Two Ash Wednesday Poems
We're entering the time of Lent. A time wherein we're confronted by evil, by the depth of darkness and by Jesus' (and our own) temptations.
Our text for this week is Matthew 6:1-6 & 6:16-21 (read together with Gen. 2:1-7).
The start of Lent is, in most church traditions, marked by Ash Wednesday. This year Ash Wednesday falls on 26 February. We will be entering the time of Lent by partaking in the ash ritual on Tuesday at Bron. Everyone is invited.
During the time of Lent we would also like to encourage you to enter into a fast by either giving something up for forty days (from coffee to social media) or by learning a new habit (from taking on the gym to committing to meditation and prayer). We will also be praying at church every weekday morning from 07:15-08:00 and you're very welcome to join.
Just to get us thinking, here is a short summary on what Ash Wednesday is about, followed by two beautiful poems which you can use in your own reflection.
I like Dan Clendenin's short summary:
"This Wednesday Christians around the world will mark the beginning of Lent by observing Ash Wednesday. In these forty days leading up to Easter, believers devote special attention to the disciplines of repentance, self-examination, and self-denial. The ashes which many traditions daub on the forehead are an outward symbol of our inner penitence, and also a deliberately grim reminder of our mortality as heard in the words that God spoke to Adam in Genesis 3:19, words which are often read during Lent: “for dust you are, and to dust you will return” (NIV)."

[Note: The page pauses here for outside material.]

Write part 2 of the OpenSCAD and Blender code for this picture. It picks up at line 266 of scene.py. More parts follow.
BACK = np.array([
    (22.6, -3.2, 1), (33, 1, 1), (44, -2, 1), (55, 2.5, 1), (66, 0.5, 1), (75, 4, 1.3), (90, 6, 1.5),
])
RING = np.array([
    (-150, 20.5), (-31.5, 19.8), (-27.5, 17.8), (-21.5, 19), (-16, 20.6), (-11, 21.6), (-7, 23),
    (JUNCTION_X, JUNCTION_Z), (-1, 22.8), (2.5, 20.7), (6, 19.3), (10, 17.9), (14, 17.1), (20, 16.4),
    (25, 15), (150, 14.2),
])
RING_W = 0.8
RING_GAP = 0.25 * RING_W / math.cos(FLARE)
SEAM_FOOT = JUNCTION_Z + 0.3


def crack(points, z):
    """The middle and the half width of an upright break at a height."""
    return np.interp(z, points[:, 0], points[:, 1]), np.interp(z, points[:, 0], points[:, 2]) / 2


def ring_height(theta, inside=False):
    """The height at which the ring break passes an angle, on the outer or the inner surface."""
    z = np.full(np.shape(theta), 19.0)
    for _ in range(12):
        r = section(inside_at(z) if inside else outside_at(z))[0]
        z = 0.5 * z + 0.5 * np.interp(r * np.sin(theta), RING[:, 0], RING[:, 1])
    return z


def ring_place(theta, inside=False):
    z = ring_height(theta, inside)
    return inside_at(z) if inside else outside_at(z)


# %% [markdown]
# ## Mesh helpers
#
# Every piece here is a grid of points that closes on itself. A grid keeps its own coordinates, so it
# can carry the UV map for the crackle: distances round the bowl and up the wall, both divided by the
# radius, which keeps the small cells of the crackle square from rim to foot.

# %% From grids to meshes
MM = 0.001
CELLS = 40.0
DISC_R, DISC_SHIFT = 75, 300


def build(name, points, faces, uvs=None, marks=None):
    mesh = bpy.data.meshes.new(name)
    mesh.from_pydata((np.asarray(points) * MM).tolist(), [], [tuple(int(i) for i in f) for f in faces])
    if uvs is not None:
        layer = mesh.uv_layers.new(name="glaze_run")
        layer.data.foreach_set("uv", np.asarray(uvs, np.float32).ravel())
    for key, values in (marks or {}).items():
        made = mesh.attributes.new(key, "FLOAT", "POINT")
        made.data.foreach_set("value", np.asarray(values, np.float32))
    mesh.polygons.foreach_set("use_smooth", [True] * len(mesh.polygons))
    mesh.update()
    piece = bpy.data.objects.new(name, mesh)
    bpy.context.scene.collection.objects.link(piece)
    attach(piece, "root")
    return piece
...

Walter Brueggemann (b. 1933)
Marked by Ashes
Ruler of the Night, Guarantor of the day . . . This day — a gift from you. This day — like none other you have ever given, or we have ever received. This Wednesday dazzles us with gift and newness and possibility. This Wednesday burdens us with the tasks of the day, for we are already halfway home halfway back to committees and memos, halfway back to calls and appointments, halfway on to next Sunday, halfway back, half frazzled, half expectant, half turned toward you, half rather not.
This Wednesday is a long way from Ash Wednesday, but all our Wednesdays are marked by ashes — we begin this day with that taste of ash in our mouth: of failed hope and broken promises, of forgotten children and frightened women, we ourselves are ashes to ashes, dust to dust; we can taste our mortality as we roll the ash around on our tongues.

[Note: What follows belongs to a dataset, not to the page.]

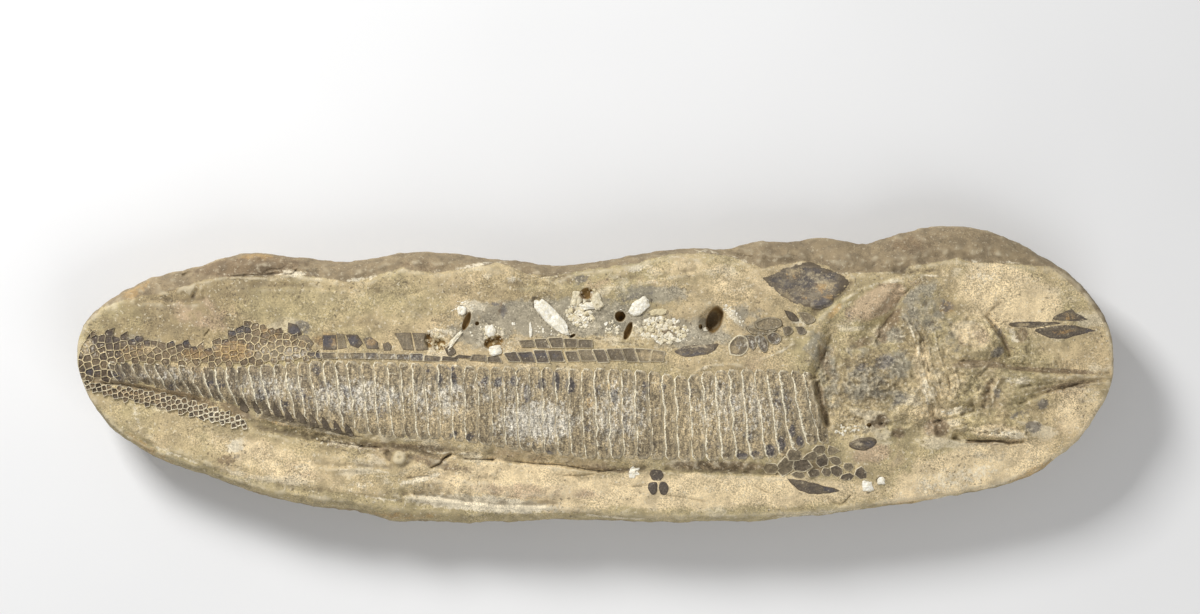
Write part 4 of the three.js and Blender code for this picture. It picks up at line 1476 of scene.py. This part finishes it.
def makeTail():
    chance = random.Random(11)
    low = [p for p in fish["flankBottom"] if p[0] < -307] + [[-306.8, -3.6], [-306, 8.4]]
    low += [[x, y + 0.2] for x, y in fish["flankTop"] if x > -305]
    high = [[x, lineAt(fish["tailTop"], x) + chance.uniform(-1.6, 1.2)] for x in np.arange(-325, -170, 2.3)]
    pieces = []
    for outline, share in grownCells(low, high, **tailSet["cells"]):
        x = np.mean(outline, axis=0)[0]
        outline = [[max(cx, lineAt(slabSet["leftEdge"], cy)), cy] for cx, cy in outline]
        if np.ptp([c[0] for c in outline]) < 1.5:
            continue
        # the outermost cells are often dark, with hardly a rim
        edge = 0.4 if share > 0.72 and chance.random() < 0.6 else chance.uniform(0.75, 1.0)
        tone = chance.uniform(0.0, 0.55) + 0.35 * (x < -296) + 0.4 * (edge < 0.5) - 0.2 * (x > -215)
        tilt = (chance.uniform(-0.08, 0.08), chance.uniform(-0.08, 0.08))
        pieces.append(layDisc(smallDisc, outline, profiles["tail"], min(tone, 1), 0.81, edge, tilt))
    return finishField(pieces, tailSet["marks"], tailSet["roughness"])


netSet = {
    "cells": {"start": -323, "end": -221, "pitch": 3.4, "height": 3.1, "jitter": 0.8, "lean": 1.0, "seed": 4},
    "rimStart": [[-262, 0.74], [-240, 0.6]],
    "marks": {"rust": [(-290, -14, 26, 3, -12, 0.4)]},
    "roughness": 0.3,
}


def makeBellyNet():
    chance = random.Random(5)
    pieces = []
    for outline, share in grownCells(fish["bellyEdge"], fish["bellyTop"], **netSet["cells"]):
        rimStart = lineAt(netSet["rimStart"], outline[0][0])
        tone = chance.uniform(0.1, 0.8)
        pieces.append(layDisc(smallDisc, outline, profiles["net"], tone, rimStart, chance.uniform(0.75, 1)))
    return finishField(pieces, netSet["marks"], netSet["roughness"])


backSet = {
    # low line, high line, start, end, pitch, row height, jitter, lean, tone from, tone to, profile, rim start
    "bands": [
        ([[-92, 10], [-70, 8], [-56, 7.4]],
            [[-92, 14], [-70, 12], [-56, 13]], -88, -58, 9.6, 20, 0.5, 2.6, 0.6, 0.9, "oval", 0.82),
        ([[-58, 7.4], [-40, 7.2], [-18, 7]],
            [[-58, 14], [-45, 15.6], [-18, 15.6]], -57, -19, 9.2, 20, 0.4, 2.6, 0.65, 1.0,
         "square", 0.8),
        ([[-20, 7], [0, 7.4], [30, 7.8], [50, 7.4]],
            [[-20, 15.6], [0, 16], [30, 16.8], [50, 14]], -19, 46, 9.0, 20, 0.5, 2.2,
         0.3, 0.75, "square", 0.8),
        ([[-50, 16.2], [0, 16.4]],
            [[-50, 22], [-20, 23.6], [0, 22.6]], -48, -3, 9.2, 20, 0.5, 1.2, 0.25, 0.65, "square", 0.8),
        ([[-184, 9.8], [-150, 9.6], [-105, 8.2], [-86, 7.4]],
            [[-184, 14], [-150, 14], [-105, 13.2], [-86, 11]],
         -184, -90, 9.6, 20, 1.9, 3.0, 0.1, 0.8, "oval", 0.76),
        ([[-212, -27.5], [-196, -31], [-176, -35.4], [-150, -41.4]],
            [[-212, -23], [-196, -25.4], [-176, -31.2], [-150, -38.6]],
         -212, -152, 7.4, 20, 1.0, 2.0, 0.0, 0.35, "shard", 0.86),
    ],
    "plates": [
        # outline, tone, rim strength
        ([[-127.4, 26.4], [-116.6, 26.6], [-114.4, 14.8], [-121.6, 15.4]], 0.45, 0.4),
        ([[-116.2, 26.5], [-107.4, 26.2], [-105.4, 15.2], [-113.4, 14.8]], 0.45, 0.4),
        ([[-172.9, 24.9], [-164, 25.2], [-163.2, 15.4], [-172.4, 15.1]], 1.0, 0.2),
        ([[-164, 26], [-159, 25.6], [-157, 16.6], [-162.6, 15.6]], 0.3, 0.3),
        ([[-158.4, 25.3], [-150.6, 25.4], [-146.8, 19.6], [-150, 16.2], [-155, 18.2]], 0.95, 0.4),
        ([[-147.2, 22.6], [-142.5, 24], [-137.4, 20.4], [-136.6, 15.8], [-144.4, 16]], 0.7, 0.4),
        ([[-134.8, 19.4], [-131, 20.6], [-128.6, 18.2], [-129, 15], [-133.6, 14.8]], 0.6, 0.2),
        ([[-190.6, 24.6], [-182.4, 25], [-177.4, 19.2], [-183.6, 14.8], [-189.4, 18]], 0.4, 0.3),
        ([[-203.6, 18.8], [-198, 19.4], [-196.2, 13.2], [-199.4, 9.6], [-204.2, 11.6]], 0.25, 0.9),
        ([[-214.6, 13], [-206, 14], [-204.8, 9.6], [-210, 8.4], [-215, 9.4]], 0.25, 0.9),
        ([[-194.8, 33], [-189, 31.6], [-185.2, 25.2], [-189.8, 23.4], [-195, 26.6]], 0.95, 0.3),
    ],
    "arcs": [
        # rounded outline, tone, rim strength: scales seen edge-on behind the shoulder
        ([[85.5, 13], [92, 12.5], [96, 17], [95, 22.5], [90, 24], [85, 19]], 0.5, 0.9),
        ([[94, 24], [99.5, 24.5], [101.5, 20], [99.5, 16], [95.6, 19]], 0.7, 1),
        ([[101, 23.6], [105, 24.6], [108.6, 20], [107.4, 14.5],
         [104, 16.4]], 0.75, 1),
         ([[108.4, 24.6], [113, 26.4], [117, 23], [114.6, 19.4], [110, 20.6]], 0.8, 1),
        ([[118.6, 29.6], [122.6, 30.2], [124.6, 27], [120, 24.8]], 0.5, 0.9),
        ([[126.6, 30], [131, 29.8], [133, 26.6], [129, 25.4]], 0.7, 0.9),
        ([[101.6, 33], [108, 35.6], [115.6, 34.6], [116.6, 30.6], [109, 28.6], [102.4, 29.8]], 0.25, 0.9),
        ([[119.8, 40.2], [125, 38.6], [128, 34.4], [123, 34.8]], 0.7, 0.3),
        ([[128.8, 39], [134, 38.6], [138.6, 34.6], [133, 32.4]], 0.3, 0.8),
        ([[96, 30], [101, 27.6], [108, 27], [114, 28.6], [108, 25.6], [99, 26]], 0.3, 1),
        ([[-95, 16.4], [-91, 17], [-88.6, 14],
         [-92.6, 12]], 0.7, 0.5),
    ],
    "shards": [
        # broken scales at the throat: x, y, half length, half width, turn, tone
        (129.5, -57.5, 5.8, 3.9, -8, 0.85), (143.4, -54.8, 4.4, 3.6, 20, 0.95),
        (118.8, -58.5, 5.5, 4.5, 30, 0.4),
        (138.4, -62.6, 4, 2.7, -10, 0.8), (146, -61.8, 3.4, 3, 0, 0.6), (152.6, -61.2, 3.4, 2.8, -30, 0.85),
        (158.6, -65.2, 4.2, 2.2, 10, 0.9), (168, -62.6, 4.6, 3.4, -40, 1), (136, -52, 4.4, 3, 10, 0.4),
        (151.6, -54.6, 3.8, 3, -20, 0.5), (125.4, -50.5, 5, 3.4, 0, 0.5), (111, -59.6, 4.6, 3.2, 0, 0.3),
        (159.6, -58.8, 3.4, 2.6, 0, 0.4), (128.6, -64, 4, 2, -10, 0.4), (142, -47.6, 3.8, 2.8, 0, 0.5),
        (149.6, -48, 3.4, 2.8, 0, 0.35),
    ],
    # dark leaf shapes where the lower scales overlap the belly's edge: their outline, and each one's x, y
    "leaf": [(-1.8, 5), (1.2, 1.4), (3.6, -3.8), (1.2, -4.6), (-2.0, -3.0), (-2.6, 1)],
    "leaves": [
        (-222.6, -19.4), (-214.4, -20.6), (-208, -21.8), (-201, -23.2), (-193.6, -26), (-186, -27),
        (-178.2, -29.6),
        (-170.6, -31.4), (-163.4, -33), (-156, -35.4),
    ],
}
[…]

We are able to ponder our ashness with some confidence, only because our every Wednesday of ashes anticipates your Easter victory over that dry, flaky taste of death.

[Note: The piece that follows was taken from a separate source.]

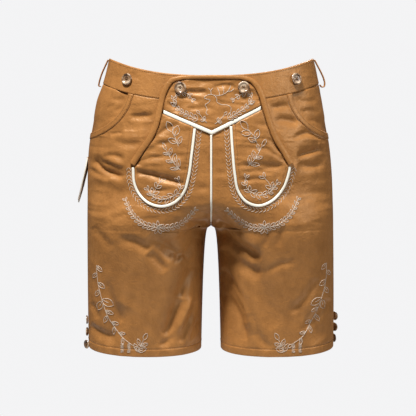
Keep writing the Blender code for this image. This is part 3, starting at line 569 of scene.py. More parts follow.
def creases(table, x, height):
    """Sum of bent creases at the given places.

    A crease's line is the parabola through its three places. Its depth at a place is
    depth * (1 - (2 s - 1)^4) * exp(-(distance / width)^2), where s is the share of the way along it,
    and width is the half width on the steep side and half width * softness on the other.
    """
    total = np.zeros(np.broadcast(x, height).shape)
    place = np.stack(np.broadcast_arrays(x, height), -1)
    t = np.linspace(0, 1, CREASE_STEPS + 1)[:, None]
    for x0, z0, x1, z1, x2, z2, half_width, depth, softness in table:
        line = (2 * t - 1) * (t - 1) * (x0, z0) + 4 * t * (1 - t) * (x1, z1) + t * (2 * t - 1) * (x2, z2)
        half_width = CREASE_WIDTH * half_width
        reach = 3 * half_width * softness
        near = ((place > line.min(0) - reach) & (place < line.max(0) + reach)).all(-1)
        gap = place[near][:, None] - line[:-1]
        run = np.diff(line, axis=0)
        share = np.clip((gap * run).sum(-1) / (run * run).sum(-1), 0, 1)
        away = gap - share[..., None] * run
        distance = np.linalg.norm(away, axis=-1)
        best = distance.argmin(-1)
        row = np.arange(len(best))
        side = run[best, 0] * away[row, best, 1] - run[best, 1] * away[row, best, 0]
        width = half_width * np.where(side > 0, 1, softness)
        along = (best + share[row, best]) / CREASE_STEPS
        ends = 1 - (2 * along - 1) ** FOLD_END_SHAPE
        total[near] += depth * ends * np.exp(-(distance[row, best] / width) ** 2)
    return total


def ripple(x, height, wide, high, seed):
    """Smooth random waves from -1 to 1: random values on a lattice of cells wide by high, blended
    between the lattice's corners with the soft step 3 t^2 - 2 t^3."""
    lattice = np.random.default_rng(seed).uniform(-1, 1, (LATTICE, LATTICE))
    u, v = x / wide + LATTICE / 2 + 0.5, height / high + LATTICE / 2 + 0.5
    i, j = np.floor(u).astype(int), np.floor(v).astype(int)
    a, b = ease(u - i), ease(v - j)
    i, j, after_i, after_j = i % LATTICE, j % LATTICE, (i + 1) % LATTICE, (j + 1) % LATTICE
    return ((1 - a) * (1 - b) * lattice[i, j] + a * (1 - b) * lattice[after_i, j]
            + (1 - a) * b * lattice[i, after_j] + a * b * lattice[after_i, after_j])


def crinkle(x, height, wide, high, seed):
    """Sharp little ridges from -1 to 1: 1 - 2 |ripple|, sharpest where the ripple is 0."""
    return 1 - 2 * np.abs(ripple(x, height, wide, high, seed))


def hem_line(turn):
    """Height of the hem: it runs from the side seam (0) to the inseam (1) and sags in between."""
    return HEM_SIDE_HEIGHT + (HEM_INNER_HEIGHT - HEM_SIDE_HEIGHT) * turn - HEM_DROP * np.sin(np.pi * turn)


def hem_height(points):
    """Height of the hem under each point."""
    x, _, z = np.moveaxis(points, -1, 0)
    centre, radius = ring(np.sign(x), np.minimum(z, CROTCH_HEIGHT - 1))
    across = np.clip((np.abs(x) - centre) / radius, -1, 1)
    return hem_line(np.arccos(np.sign(across) * np.abs(across) ** (section("squareness", z) / 2)) / np.pi)


def calmed(distance, margin):
    """0 at a seam and nearly 1 from twice the margin on."""
    return 1 - np.exp(-(distance / margin) ** 2)


def leg_level(points, face):
    """How far a leg panel's outer face stands off the form: the solids' folds, the finer creases and
    uneven ripples, all calmed to 0 at the seams, less the dip behind the flap. The turned hem is a
    little thicker and puckers at its sewing."""
    x, _, z = np.moveaxis(points, -1, 0)
    centre, radius = ring(np.sign(x), z)
    from_side = np.clip(centre + radius - np.abs(x), 0, None)
    from_inseam = np.clip(np.abs(x) - (centre - radius), 0, None)
    calm = calmed(from_side, FOLD_SEAM_MARGIN)
    calm *= np.where(z < CROTCH_HEIGHT, calmed(from_inseam, FOLD_SEAM_MARGIN), 1)
    hip = ease((z - HIP_FROM) / HIP_BLEND)
    at = x if face == "front" else x + BACK_SHIFT
    uneven = (hip * (0.7 * ripple(at, z, 42, 11, 3) + 0.4 * crinkle(at, z, 30, 8, 13))
              + (1 - hip) * (0.5 * ripple(at, z, 15, 60, 4) + 0.25 * crinkle(at + z, z, 22, 40, 14))
              + 0.22 * ripple(at, z, 11, 9, 5))
    over_hem = z - hem_height(points) - HEM_WIDTH
    turned = (HEM_THICK * ease(-over_hem / 2) - HEM_GROOVE * np.exp(-(over_hem / HEM_GROOVE_WIDTH) ** 2)
              + HEM_PUCKER * np.sin(x * 2 * np.pi / HEM_PUCKER_STEP)
              * np.exp(-(over_hem / HEM_PUCKER_WIDTH) ** 2))
    if face == "back":
        return calm * (folds(BACK_FOLDS, x, z) + FINE_DEPTH * creases(BACK_CREASES, x, z) + uneven + turned)
    depth, away = flap_depth(x, z)
    behind = ease(depth / FLAP_SINK_MARGIN)
    outside = depth == 0
    large, fine = calmed(away, FLAP_CALM) * outside, calmed(away, FINE_CALM) * outside
    fine_depth = FINE_DEPTH * (FRONT_DEPTH - HIP_SOFTER * hip)
    small = fine_depth * creases(FRONT_CREASES, x, z) + uneven + turned
    return calm * (large * folds(FRONT_FOLDS, x, z) + fine * small) - FLAP_SINK * behind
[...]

On this Wednesday, we submit our ashen way to you — you Easter parade of newness. Before the sun sets, take our Wednesday and Easter us, Easter us to joy and energy and courage and freedom; Easter us that we may be fearless for your truth. Come here and Easter our Wednesday with mercy and justice and peace and generosity.
TS Eliot (1888–1965)
Ash Wednesday (first stanza)
Because I do not hope to turn again
Because I do not hope
Because I do not hope to turn
Desiring this man's gift and that man's scope
I no longer strive to strive towards such things
(Why should the aged eagle stretch its wings?)
Why should I mourn
The vanished power of the usual reign?
Because I do not hope to know again
The infirm glory of the positive hour
Because I do not think
Because I know I shall not know
The one veritable transitory power
Because I cannot drink
There, where trees flower, and springs flow, for there is nothing again
Because I know that time is always time
And place is always and only place
And what is actual is actual only for one time
And only for one place
I rejoice that things are as they are and
I renounce the blessed face
And renounce the voice
Because I cannot hope to turn again
Consequently I rejoice, having to construct something
Upon which to rejoice
And pray to God to have mercy upon us
And pray that I may forget
These matters that with myself I too much discuss
Too much explain
Because I do not hope to turn again
Let these words answer
For what is done, not to be done again
May the judgment not be too heavy upon us
Because these wings are no longer wings to fly
But merely vans to beat the air
The air which is now thoroughly small and dry
Smaller and dryer than the will
Teach us to care and not to care
Teach us to sit still.
Pray for us sinners now and at the hour of our death
Pray for us now and at the hour of our death.
From TS Eliot, Collected Poems 1909–1962 (London: Faber and Faber, 1963).